Semakin beraninya Aspera mengungkap fakta-fakta peti memang mengejutkan berbagai pihak. Namun, fenomena itu justru semakin memperjelas posisi tuntutan para penambang rakyat yang selama ini tenggelam akibat tertelan isu legalitas dalam menambang.

"Peti sebenarnya memiliki legalitas dari kabupaten, selain itu dia juga membayar kewajiban kepada pemerintah kabupaten," kata Solikhin. Royalti dan dana reklamasi kepada pemerintah daerah itu berkisar Rp 6.000 sampai Rp 15.000 per ton.

Aspera juga mengungkapkan, dalam setiap penangkapan pelaku peti sebenarnya polisi juga tidak serius, terbukti hingga kini tidak ada yang sampai ke pengadilan.
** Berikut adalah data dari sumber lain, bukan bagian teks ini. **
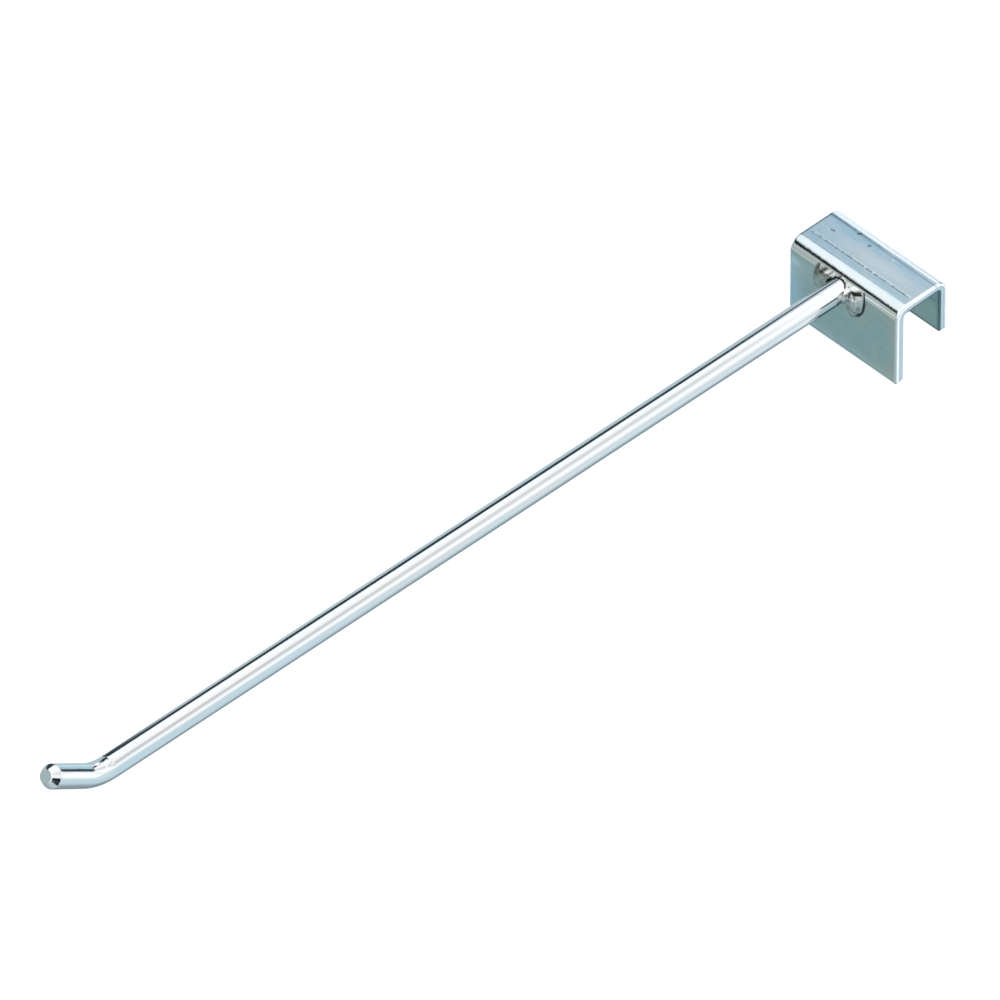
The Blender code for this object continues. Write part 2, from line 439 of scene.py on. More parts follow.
def makeSaddle():
    edge = look["rolloverInset"] * (1 - math.sin(look["rolloverStart"]))
    alongStops = alongTheBlank(edge)
    halfGrid = saddleWidth / 2 - edge
    acrossStops = spacedStops([(-halfGrid, halfGrid, look["acrossStep"])])
    rows, columns = len(alongStops), len(acrossStops)
    share = (alongStops - edge) / (blankLength - 2 * edge)
    acrossShare = acrossStops / halfGrid

    def spread(inset):
        # The grid's stops, stretched or shrunk to end at this inset from the blank's outline
        sideInset = np.where(acrossShare < 0, look["leftRollover"] * inset, inset)
        return (acrossShare * (saddleWidth / 2 - sideInset), inset + share * (blankLength - 2 * inset))

    points, places, tornShares = [], [], []

    def addPoints(x, along, depth, torn=0):
        folded, flatX, flatAlong = foldedPoints(x, along, depth)
        first = sum(len(part) for part in points)
        points.append(folded.reshape(-1, 3))
        places.append(np.stack([flatX, flatAlong, depth], axis=-1).reshape(-1, 3) / mm)
        tornShares.append(np.full(x.size, torn))
        return first

    gridX, gridAlong = np.meshgrid(spread(edge)[0], alongStops)
    outerFirst = addPoints(gridX, gridAlong, outerRelief(gridX, gridAlong))
    innerX, innerAlong = np.meshgrid(*spread(look["innerInset"]))
    innerFirst = addPoints(innerX, innerAlong, np.full(innerX.shape, look["sheetThickness"]))

    walk = walkRound(rows, columns)
    walkRows = np.array([r for r, c in walk])
    walkColumns = np.array([c for r, c in walk])
    rings = [[outerFirst + r * columns + c for r, c in walk]]
    for inset, depth, torn in rimProfile():
        xs, alongs = spread(inset)
        ringX, ringAlong = xs[walkColumns], alongs[walkRows]
        if torn:
            rough = np.array([noise.noise(Vector((px, pa, depth)) / look["tearSize"])
                              for px, pa in zip(ringX, ringAlong)])
            pull = np.clip(look["tear"] * rough, -inset * look["leftRollover"], look["tear"])
            onEnds = (walkColumns == 0) | (walkColumns == columns - 1)
            ringX = ringX - np.sign(ringX) * np.where(onEnds, pull, 0)
            feet = (walkRows == 0).astype(float) - (walkRows == rows - 1)
            ringAlong = ringAlong + feet * pull
        sunk = depth + topFall(ringAlong) * max(1 - depth / look["burnished"], 0)
        first = addPoints(ringX, ringAlong, sunk, torn)
        rings.append(list(range(first, first + len(walk))))
    rings.append([innerFirst + r * columns + c for r, c in walk])

    faces, faceMaterials = saddleFaces(rows, columns, outerFirst, innerFirst, rings)
    materials = [makeSheetZinc(), makeShearedZinc()]
    allPoints = np.concatenate(points)
    saddle = addPiece("folded_saddle", allPoints, faces, materials, 50, faceMaterials)
    flat = np.concatenate(places)
    stored = {
        "blankPlace": flat,
        "patchSum": patchSum(flat, look["tints"]),
        # painted highlights
        "paintedHighlight": patchSum(flat, look["highlightBands"]),
        # painted shade and painted highlights on the top and the rims, and a few marks
        "paintedShadingAndMarks": paintedShadingAndMarks(flat),
        # where the inner side's painted shade lies
        "innerShadeShare": flat[:, 2] > look["innerFrom"],
        "weldHeat": weldHeat(allPoints),
        "tornShare": np.concatenate(tornShares)}
    for name, values in stored.items():
        storeAttribute(saddle.data, name, values)
    return saddle


def lineShade(distance, line):
    amount, offset, half = line
    return amount * softHill(distance - offset, half)


def lineDashes(x):
    dashes = np.array([sum(amount * noise.noise(Vector((px * scale, seed, 0)))
                           for scale, seed, amount in look["dashNoise"]) for px in x])
    middle, contrast, least = look["dashes"]
    return np.clip(middle + contrast * dashes, least, 1)


def paintedShadingAndMarks(flat):
    # The die line gets painted shade in front and a painted highlight behind, broken into dashes
    x, along, depth = flat[:, 0], flat[:, 1], flat[:, 2]
    back = along - topStart / mm
    fromLine = back - look["dieLineBehindFold"] / mm
    endGap = (saddleWidth / 2 - look["dieLineEndGap"]) / mm
    ends = np.clip(endGap - np.abs(x), 0, look["dashEndFade"]) / look["dashEndFade"]
    dashes = lineDashes(x)
    level, least = look["glintDashes"]
    marks = lineShade(fromLine, look["dieLineShade"]) * ends * dashes
    marks += lineShade(fromLine, look["dieLineGlint"]) * ends * np.clip(level - dashes, least, 1)
    for spotX, spotBack, size, amount in look["paintedShadingAndMarks"]:
        away = np.hypot(x - spotX, back + foldRadius / mm - spotBack)
        marks += amount * softHill(away, size)
    # Painted shade along the rear fold and at the top's left end
    first, last = look["leftEdgeEnds"]
    onTop = (back > first) & (back < topRun / mm + last)
    marks += lineShade(x + saddleWidth / 2 / mm, look["leftEdgeShade"]) * onTop
    marks += lineShade(back - topRun / mm, look["rearEdgeShade"])
    marks = np.where(depth < look["outerTo"], np.clip(marks, -1, 1), 0)
    # Painted shadow of the burr along the inner side's rim, and painted shade in the rear fold's
    # hollow
    fromRim = np.minimum(along, blankLength / mm - along)
    fromRim = np.minimum(fromRim, saddleWidth / 2 / mm - np.abs(x))
    rearMiddle = (rearStart - arcRun / 2) / mm
    inner = np.minimum(lineShade(fromRim, look["burrShade"]),
                       lineShade(along - rearMiddle, look["hollowShade"]))
    marks = np.where(depth > look["innerFrom"], inner, marks)
    # Painted shadow of the burr, low on the torn edge
    amount, upper, lower, behind = look["burrShadowLine"]
    return np.where((depth > upper) & (depth < lower) & (back > behind), amount, marks)


# Sums soft patches: used for the tint and for the painted highlights
def patchSum(flat, patches):
    tint = np.zeros(len(flat))
    for x, along, sizeX, sizeAlong, amount in patches:
        tint += amount * softHill(flat[:, 0] - x, sizeX) * softHill(flat[:, 1] - along, sizeAlong)
    return np.where(flat[:, 2] < look["outerTo"], tint, 0)


def weldHeat(points):
    x = points[:, 0] - look["heatCentre"][0]
    z = points[:, 2] - (prongRoot.z + look["heatCentre"][1])
    onFront = points[:, 1] < saddleLow.y + look["foldInnerRadius"]
    return np.where(onFront, softHill(np.hypot(x, z * look["heatSquash"]), look["heatReach"]), 0)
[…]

Sebagai gantinya polisi meminta uang jaminan Rp 30 juta hingga Rp 50 juta.

Kepala Bidang Humas Polda Kalsel Taufiq Sugiono dengan tegas membantah sinyalemen Aspera itu. Taufiq memberikan data, dari Januari sampai Mei 2004 Polda Kalsel telah menindak 31 kasus peti.

"Jumlah perkara selama tahun 2004 ini sampai 31 kasus, 25 kasus dalam tahap sidik, dua kasus dalam penyelidikan, dikirim ke jaksa dua kasus, masuk pengadilan dua kasus, dan vonis satu kasus. Jadi, persentasi penyelesaian kasus 19,35 persen," papar Taufiq.
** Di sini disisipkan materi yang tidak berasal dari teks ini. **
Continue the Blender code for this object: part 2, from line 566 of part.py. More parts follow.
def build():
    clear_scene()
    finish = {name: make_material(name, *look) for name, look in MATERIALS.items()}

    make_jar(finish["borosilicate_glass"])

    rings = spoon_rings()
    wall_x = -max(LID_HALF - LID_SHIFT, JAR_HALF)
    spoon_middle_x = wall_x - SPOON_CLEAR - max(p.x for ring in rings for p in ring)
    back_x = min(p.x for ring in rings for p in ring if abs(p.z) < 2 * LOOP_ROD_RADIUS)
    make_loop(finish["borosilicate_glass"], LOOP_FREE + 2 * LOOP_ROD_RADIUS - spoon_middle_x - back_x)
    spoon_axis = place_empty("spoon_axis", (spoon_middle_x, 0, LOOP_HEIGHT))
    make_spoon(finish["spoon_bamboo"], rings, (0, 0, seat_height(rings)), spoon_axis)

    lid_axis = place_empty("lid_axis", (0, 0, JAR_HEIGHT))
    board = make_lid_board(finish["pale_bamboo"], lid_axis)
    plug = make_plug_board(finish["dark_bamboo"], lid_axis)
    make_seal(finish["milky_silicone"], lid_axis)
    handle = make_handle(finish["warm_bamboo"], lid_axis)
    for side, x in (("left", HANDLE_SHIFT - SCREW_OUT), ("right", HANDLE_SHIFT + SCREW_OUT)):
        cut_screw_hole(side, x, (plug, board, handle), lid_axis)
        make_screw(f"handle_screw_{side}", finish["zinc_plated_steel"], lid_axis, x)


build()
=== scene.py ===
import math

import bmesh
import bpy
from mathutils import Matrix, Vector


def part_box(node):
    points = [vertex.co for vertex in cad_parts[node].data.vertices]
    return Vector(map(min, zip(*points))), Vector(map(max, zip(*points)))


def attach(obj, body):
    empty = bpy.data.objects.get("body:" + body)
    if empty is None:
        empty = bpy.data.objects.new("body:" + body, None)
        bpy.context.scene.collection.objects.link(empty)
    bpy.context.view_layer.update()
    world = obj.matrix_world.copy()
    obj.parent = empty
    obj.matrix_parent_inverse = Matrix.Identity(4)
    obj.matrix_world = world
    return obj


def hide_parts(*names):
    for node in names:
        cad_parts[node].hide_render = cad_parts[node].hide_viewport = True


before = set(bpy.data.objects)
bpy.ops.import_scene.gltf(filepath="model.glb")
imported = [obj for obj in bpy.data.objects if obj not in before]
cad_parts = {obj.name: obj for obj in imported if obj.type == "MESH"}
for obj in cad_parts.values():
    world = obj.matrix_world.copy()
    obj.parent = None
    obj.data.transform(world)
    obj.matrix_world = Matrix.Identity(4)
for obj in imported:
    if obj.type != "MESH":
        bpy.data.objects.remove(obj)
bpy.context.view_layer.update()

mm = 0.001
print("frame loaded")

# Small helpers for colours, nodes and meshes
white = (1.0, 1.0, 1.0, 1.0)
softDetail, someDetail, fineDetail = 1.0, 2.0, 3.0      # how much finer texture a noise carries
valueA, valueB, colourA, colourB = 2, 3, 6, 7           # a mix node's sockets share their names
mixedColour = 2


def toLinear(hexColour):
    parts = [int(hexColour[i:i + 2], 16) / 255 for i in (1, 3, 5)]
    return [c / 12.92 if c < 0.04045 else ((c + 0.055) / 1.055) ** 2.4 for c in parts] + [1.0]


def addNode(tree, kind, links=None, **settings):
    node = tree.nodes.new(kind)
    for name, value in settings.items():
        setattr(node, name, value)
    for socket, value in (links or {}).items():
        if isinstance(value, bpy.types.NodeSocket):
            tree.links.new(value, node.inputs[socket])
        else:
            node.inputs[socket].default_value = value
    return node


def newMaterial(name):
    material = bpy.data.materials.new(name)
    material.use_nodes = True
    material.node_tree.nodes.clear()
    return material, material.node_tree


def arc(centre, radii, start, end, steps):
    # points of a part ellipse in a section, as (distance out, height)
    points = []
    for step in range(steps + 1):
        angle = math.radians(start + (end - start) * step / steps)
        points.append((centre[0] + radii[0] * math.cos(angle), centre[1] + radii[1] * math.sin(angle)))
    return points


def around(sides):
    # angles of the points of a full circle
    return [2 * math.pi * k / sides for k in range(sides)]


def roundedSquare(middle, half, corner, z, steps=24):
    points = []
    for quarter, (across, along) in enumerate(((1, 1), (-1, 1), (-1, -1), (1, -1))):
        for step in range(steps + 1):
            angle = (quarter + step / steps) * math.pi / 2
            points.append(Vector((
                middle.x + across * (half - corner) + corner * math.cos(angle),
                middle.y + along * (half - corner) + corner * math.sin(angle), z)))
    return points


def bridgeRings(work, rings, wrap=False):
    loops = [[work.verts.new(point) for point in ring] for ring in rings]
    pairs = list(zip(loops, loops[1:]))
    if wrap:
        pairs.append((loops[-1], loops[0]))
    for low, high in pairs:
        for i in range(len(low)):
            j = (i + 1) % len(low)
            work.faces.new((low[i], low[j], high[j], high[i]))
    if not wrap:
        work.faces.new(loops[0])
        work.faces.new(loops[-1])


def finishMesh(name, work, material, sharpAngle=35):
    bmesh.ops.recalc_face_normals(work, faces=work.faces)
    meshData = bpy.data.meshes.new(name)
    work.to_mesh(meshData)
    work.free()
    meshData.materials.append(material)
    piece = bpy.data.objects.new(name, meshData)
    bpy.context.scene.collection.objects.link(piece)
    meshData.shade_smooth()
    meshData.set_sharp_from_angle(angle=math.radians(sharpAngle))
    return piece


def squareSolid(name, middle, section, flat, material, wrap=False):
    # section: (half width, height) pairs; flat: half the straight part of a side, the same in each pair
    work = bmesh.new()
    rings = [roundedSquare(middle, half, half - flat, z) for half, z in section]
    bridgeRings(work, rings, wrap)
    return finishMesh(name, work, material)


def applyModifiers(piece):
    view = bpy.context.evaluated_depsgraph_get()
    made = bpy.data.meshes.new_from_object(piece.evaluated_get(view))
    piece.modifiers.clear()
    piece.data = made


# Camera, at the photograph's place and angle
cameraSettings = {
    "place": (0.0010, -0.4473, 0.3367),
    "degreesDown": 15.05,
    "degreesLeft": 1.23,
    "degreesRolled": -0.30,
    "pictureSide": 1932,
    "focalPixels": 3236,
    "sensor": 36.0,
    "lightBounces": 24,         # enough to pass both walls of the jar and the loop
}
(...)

Menghadapi manuver peti yang mendapat back up Aspera, Kepala Polda Kalsel Dody Sumantyawan HS berjanji tetap akan berjalan pada koridor hukum. Artinya, selama kegiatan penambang tersebut liar maka akan tetap ditindak.

Namun demikian, dalam pertemuan multipihak yang diselenggarakan Polda Kalsel beberapa waktu lalu, Dody tak bisa menyembunyikan kebingungannya. "Kami sudah berusaha menindak peti ini, tetapi ternyata di lapangan banyak yang keberatan dengan upaya Polda ini. Makanya, sekarang ini kami dalam situasi serba salah," katanya.

Aspera sendiri mengungkapkan akan tetap pada keyakinannya bahwa kekayaan alam yang terkandung di bumi Kalsel harus bisa dinikmati untuk kesejahteraan rakyat. Aspera juga berprinsip, tiap warga negara berhak atas pekerjaan dan penghidupan yang layak.

Oleh karena itu, bagi penambang rakyat, batu bara adalah "barang Tuhan" yang harus dibagi rata kepada rakyat.